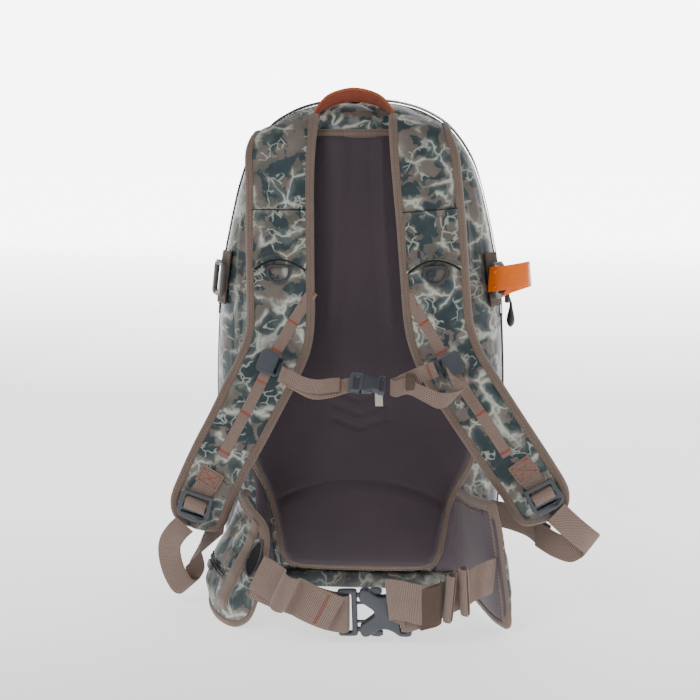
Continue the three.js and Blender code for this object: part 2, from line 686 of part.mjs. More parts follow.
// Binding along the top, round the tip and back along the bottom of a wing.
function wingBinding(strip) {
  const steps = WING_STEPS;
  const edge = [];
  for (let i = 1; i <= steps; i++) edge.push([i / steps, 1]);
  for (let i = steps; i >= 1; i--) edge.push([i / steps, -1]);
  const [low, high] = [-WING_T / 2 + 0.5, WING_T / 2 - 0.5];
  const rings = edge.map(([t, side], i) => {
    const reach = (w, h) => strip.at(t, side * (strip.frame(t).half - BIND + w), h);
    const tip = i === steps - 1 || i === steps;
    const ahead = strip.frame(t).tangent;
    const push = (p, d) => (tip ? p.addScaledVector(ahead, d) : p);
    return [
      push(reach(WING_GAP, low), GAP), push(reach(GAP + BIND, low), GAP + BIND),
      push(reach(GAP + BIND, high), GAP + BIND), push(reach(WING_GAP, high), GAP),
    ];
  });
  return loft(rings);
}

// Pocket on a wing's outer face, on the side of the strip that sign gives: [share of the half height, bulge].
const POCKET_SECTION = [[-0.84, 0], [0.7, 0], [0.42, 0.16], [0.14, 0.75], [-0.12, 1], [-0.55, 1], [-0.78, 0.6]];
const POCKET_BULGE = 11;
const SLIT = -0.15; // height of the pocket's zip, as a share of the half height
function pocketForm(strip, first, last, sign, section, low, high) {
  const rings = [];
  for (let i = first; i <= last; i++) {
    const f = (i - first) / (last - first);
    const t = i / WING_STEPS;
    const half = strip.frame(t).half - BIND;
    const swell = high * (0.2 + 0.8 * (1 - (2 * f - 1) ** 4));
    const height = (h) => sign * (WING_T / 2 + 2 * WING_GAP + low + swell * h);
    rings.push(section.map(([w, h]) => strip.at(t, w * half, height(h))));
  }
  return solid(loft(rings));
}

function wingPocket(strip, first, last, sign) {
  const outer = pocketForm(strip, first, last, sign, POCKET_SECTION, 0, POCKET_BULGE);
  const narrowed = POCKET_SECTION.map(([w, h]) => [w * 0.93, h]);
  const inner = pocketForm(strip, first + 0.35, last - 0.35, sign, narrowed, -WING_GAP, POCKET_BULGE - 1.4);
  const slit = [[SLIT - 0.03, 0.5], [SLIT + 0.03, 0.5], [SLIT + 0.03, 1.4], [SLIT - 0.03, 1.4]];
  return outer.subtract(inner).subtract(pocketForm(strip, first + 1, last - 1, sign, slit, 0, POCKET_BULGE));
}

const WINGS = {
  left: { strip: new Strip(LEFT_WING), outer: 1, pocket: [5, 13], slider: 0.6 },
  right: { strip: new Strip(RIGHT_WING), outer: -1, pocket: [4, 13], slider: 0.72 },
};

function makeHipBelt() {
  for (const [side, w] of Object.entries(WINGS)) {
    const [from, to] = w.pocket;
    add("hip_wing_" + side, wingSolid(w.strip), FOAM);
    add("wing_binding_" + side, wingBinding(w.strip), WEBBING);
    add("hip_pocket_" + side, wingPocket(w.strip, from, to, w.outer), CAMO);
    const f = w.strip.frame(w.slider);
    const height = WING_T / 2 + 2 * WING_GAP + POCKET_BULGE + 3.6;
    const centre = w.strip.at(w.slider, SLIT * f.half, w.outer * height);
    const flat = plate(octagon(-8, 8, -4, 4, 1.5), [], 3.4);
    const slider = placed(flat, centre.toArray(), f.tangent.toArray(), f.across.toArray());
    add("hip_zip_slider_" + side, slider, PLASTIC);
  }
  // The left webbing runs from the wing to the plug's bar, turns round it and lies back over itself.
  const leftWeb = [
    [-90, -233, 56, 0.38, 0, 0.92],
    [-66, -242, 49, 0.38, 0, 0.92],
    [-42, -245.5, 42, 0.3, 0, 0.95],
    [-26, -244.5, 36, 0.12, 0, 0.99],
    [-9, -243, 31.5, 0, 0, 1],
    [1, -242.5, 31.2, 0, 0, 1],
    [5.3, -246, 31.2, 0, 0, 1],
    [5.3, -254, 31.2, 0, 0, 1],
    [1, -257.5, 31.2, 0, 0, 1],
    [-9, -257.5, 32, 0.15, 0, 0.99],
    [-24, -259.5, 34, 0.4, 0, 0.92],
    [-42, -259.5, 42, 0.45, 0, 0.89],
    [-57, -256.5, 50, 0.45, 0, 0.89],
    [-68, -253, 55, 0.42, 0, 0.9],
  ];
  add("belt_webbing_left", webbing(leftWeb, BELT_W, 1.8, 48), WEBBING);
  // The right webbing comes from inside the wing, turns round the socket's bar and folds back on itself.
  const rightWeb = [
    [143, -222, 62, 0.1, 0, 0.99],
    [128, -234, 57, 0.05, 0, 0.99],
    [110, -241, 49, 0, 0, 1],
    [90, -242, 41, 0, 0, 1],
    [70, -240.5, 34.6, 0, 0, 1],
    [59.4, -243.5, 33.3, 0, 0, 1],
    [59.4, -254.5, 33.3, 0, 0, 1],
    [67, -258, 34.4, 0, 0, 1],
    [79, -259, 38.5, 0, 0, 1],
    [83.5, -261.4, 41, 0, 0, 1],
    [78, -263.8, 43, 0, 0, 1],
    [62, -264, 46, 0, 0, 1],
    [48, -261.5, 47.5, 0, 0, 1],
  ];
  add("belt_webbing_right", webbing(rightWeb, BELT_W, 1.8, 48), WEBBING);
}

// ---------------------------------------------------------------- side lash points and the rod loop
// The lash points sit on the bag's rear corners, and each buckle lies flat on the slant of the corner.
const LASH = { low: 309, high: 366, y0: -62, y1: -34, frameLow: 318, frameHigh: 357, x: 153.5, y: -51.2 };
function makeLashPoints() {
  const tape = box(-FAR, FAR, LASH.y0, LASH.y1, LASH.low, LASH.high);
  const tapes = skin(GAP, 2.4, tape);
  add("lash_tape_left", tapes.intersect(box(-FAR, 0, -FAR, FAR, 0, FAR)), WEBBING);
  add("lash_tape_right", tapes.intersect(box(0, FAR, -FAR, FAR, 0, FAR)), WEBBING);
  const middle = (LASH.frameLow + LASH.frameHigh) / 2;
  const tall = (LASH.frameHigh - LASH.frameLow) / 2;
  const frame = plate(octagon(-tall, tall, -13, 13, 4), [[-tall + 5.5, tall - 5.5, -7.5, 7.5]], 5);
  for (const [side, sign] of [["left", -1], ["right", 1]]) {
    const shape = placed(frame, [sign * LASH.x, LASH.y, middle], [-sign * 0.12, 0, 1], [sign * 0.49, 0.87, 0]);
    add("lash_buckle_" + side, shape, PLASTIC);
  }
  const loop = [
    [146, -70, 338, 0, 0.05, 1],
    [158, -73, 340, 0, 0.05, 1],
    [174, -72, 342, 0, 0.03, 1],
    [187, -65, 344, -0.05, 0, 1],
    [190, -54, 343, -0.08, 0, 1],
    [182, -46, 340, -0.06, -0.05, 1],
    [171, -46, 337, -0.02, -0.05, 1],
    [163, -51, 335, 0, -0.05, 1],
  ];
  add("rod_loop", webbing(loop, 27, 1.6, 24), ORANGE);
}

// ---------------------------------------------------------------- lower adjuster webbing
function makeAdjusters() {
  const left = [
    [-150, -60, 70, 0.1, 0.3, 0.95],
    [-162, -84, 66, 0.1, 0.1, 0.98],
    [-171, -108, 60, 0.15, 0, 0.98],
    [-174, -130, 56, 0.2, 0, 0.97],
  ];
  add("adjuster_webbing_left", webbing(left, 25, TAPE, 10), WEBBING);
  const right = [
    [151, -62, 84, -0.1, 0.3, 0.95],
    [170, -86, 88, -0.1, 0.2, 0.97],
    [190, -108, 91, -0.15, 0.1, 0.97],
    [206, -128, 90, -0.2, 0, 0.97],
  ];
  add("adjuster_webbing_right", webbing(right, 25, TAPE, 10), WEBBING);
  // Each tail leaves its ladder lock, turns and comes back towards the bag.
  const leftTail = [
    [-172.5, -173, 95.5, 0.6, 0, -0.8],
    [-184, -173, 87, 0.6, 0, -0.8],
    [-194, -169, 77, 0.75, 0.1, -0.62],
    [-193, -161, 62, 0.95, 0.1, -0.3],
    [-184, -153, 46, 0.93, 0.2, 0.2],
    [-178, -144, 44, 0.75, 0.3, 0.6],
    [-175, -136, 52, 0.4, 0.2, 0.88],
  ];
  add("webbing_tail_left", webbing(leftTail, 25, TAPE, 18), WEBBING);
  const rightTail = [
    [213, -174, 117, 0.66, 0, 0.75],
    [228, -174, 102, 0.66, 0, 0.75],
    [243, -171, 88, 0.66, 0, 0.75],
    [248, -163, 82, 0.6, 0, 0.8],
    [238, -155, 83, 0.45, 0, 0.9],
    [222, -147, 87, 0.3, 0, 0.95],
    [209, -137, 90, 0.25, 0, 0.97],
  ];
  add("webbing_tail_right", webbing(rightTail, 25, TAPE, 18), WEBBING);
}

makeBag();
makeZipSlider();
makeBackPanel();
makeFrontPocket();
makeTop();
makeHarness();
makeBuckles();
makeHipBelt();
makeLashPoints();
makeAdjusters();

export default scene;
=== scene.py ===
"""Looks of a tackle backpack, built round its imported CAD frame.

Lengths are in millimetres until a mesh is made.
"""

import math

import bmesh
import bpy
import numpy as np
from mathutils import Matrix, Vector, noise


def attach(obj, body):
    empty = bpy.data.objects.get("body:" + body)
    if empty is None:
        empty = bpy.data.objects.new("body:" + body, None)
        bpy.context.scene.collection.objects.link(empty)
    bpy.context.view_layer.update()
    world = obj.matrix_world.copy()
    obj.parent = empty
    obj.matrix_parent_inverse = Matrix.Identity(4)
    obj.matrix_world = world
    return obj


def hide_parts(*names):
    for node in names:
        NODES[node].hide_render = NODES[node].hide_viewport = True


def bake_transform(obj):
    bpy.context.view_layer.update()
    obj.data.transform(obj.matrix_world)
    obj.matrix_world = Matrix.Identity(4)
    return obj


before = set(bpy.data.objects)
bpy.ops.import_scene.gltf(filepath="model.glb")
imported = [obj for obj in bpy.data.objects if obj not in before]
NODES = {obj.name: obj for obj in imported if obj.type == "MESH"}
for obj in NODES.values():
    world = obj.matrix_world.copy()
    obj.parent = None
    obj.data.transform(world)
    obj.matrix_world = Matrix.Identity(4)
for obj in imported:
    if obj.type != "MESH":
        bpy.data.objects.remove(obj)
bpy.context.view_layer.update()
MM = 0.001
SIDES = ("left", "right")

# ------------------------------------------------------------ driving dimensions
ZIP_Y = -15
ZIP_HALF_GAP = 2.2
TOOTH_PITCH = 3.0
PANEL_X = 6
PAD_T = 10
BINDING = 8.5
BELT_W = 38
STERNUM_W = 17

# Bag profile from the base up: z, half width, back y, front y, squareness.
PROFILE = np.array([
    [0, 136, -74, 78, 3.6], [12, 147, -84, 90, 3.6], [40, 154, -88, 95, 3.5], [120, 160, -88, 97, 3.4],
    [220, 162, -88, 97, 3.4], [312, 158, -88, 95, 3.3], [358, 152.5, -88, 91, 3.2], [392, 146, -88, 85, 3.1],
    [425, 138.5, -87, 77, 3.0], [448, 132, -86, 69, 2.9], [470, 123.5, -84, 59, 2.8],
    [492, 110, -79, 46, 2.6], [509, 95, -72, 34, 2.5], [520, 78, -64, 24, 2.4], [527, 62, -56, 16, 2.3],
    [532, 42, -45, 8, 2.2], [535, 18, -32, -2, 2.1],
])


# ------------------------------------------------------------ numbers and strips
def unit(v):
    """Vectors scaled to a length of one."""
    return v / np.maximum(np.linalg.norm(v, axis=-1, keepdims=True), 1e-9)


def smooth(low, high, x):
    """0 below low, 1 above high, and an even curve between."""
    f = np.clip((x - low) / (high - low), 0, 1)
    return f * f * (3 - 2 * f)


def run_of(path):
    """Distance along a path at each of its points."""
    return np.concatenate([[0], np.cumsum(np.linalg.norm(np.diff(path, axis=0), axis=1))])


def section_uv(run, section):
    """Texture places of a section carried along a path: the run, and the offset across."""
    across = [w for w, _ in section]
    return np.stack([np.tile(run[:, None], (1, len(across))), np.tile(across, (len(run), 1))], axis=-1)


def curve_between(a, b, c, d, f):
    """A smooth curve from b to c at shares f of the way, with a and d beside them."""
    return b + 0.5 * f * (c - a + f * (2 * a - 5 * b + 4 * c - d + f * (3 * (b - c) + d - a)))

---

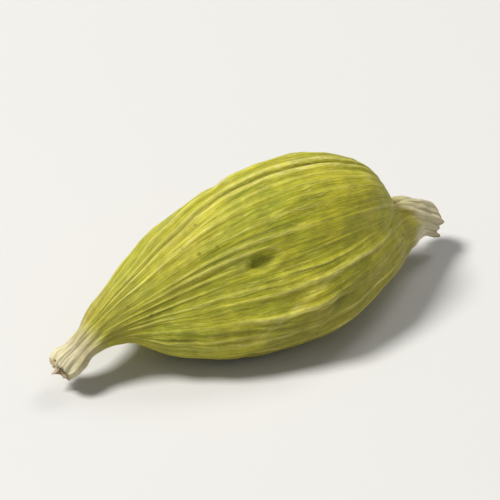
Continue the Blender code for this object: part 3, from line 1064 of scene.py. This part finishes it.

==

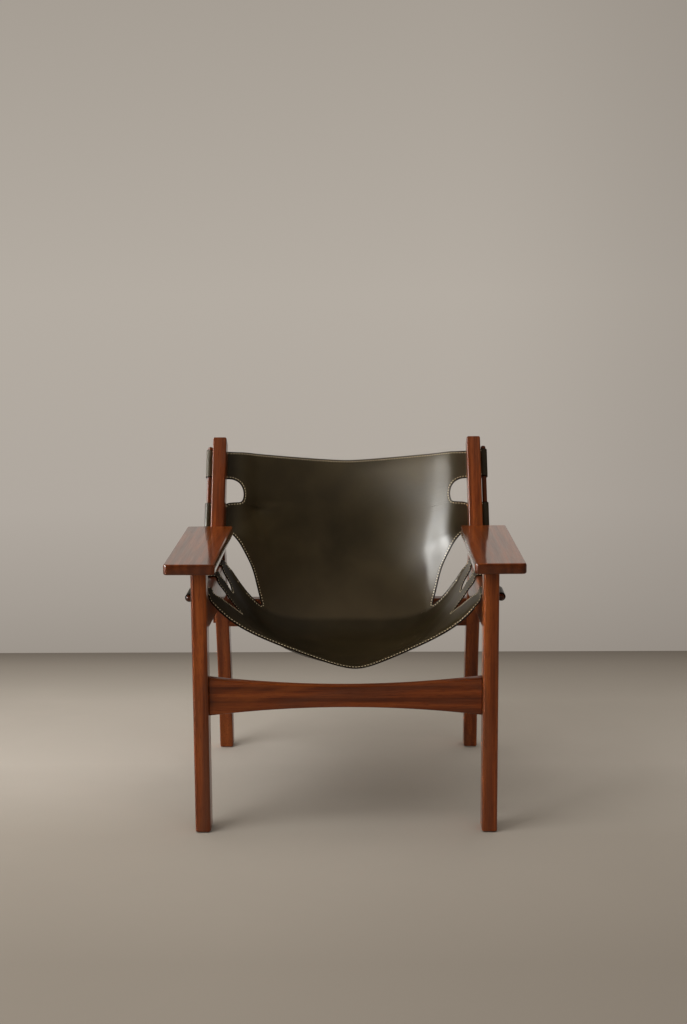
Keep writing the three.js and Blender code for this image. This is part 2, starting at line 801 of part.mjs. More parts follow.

**TASK PROMPT**
Within the material above, transcribe exactly the lines that run from the line holding "makeZipSlider();" through the line holding "bpy.context.scene.collection.objects.link(empty)".

**THE RESPONSE**
makeZipSlider();
makeBackPanel();
makeFrontPocket();
makeTop();
makeHarness();
makeBuckles();
makeHipBelt();
makeLashPoints();
makeAdjusters();

export default scene;
=== scene.py ===
"""Looks of a tackle backpack, built round its imported CAD frame.

Lengths are in millimetres until a mesh is made.
"""

import math

import bmesh
import bpy
import numpy as np
from mathutils import Matrix, Vector, noise


def attach(obj, body):
    empty = bpy.data.objects.get("body:" + body)
    if empty is None:
        empty = bpy.data.objects.new("body:" + body, None)
        bpy.context.scene.collection.objects.link(empty)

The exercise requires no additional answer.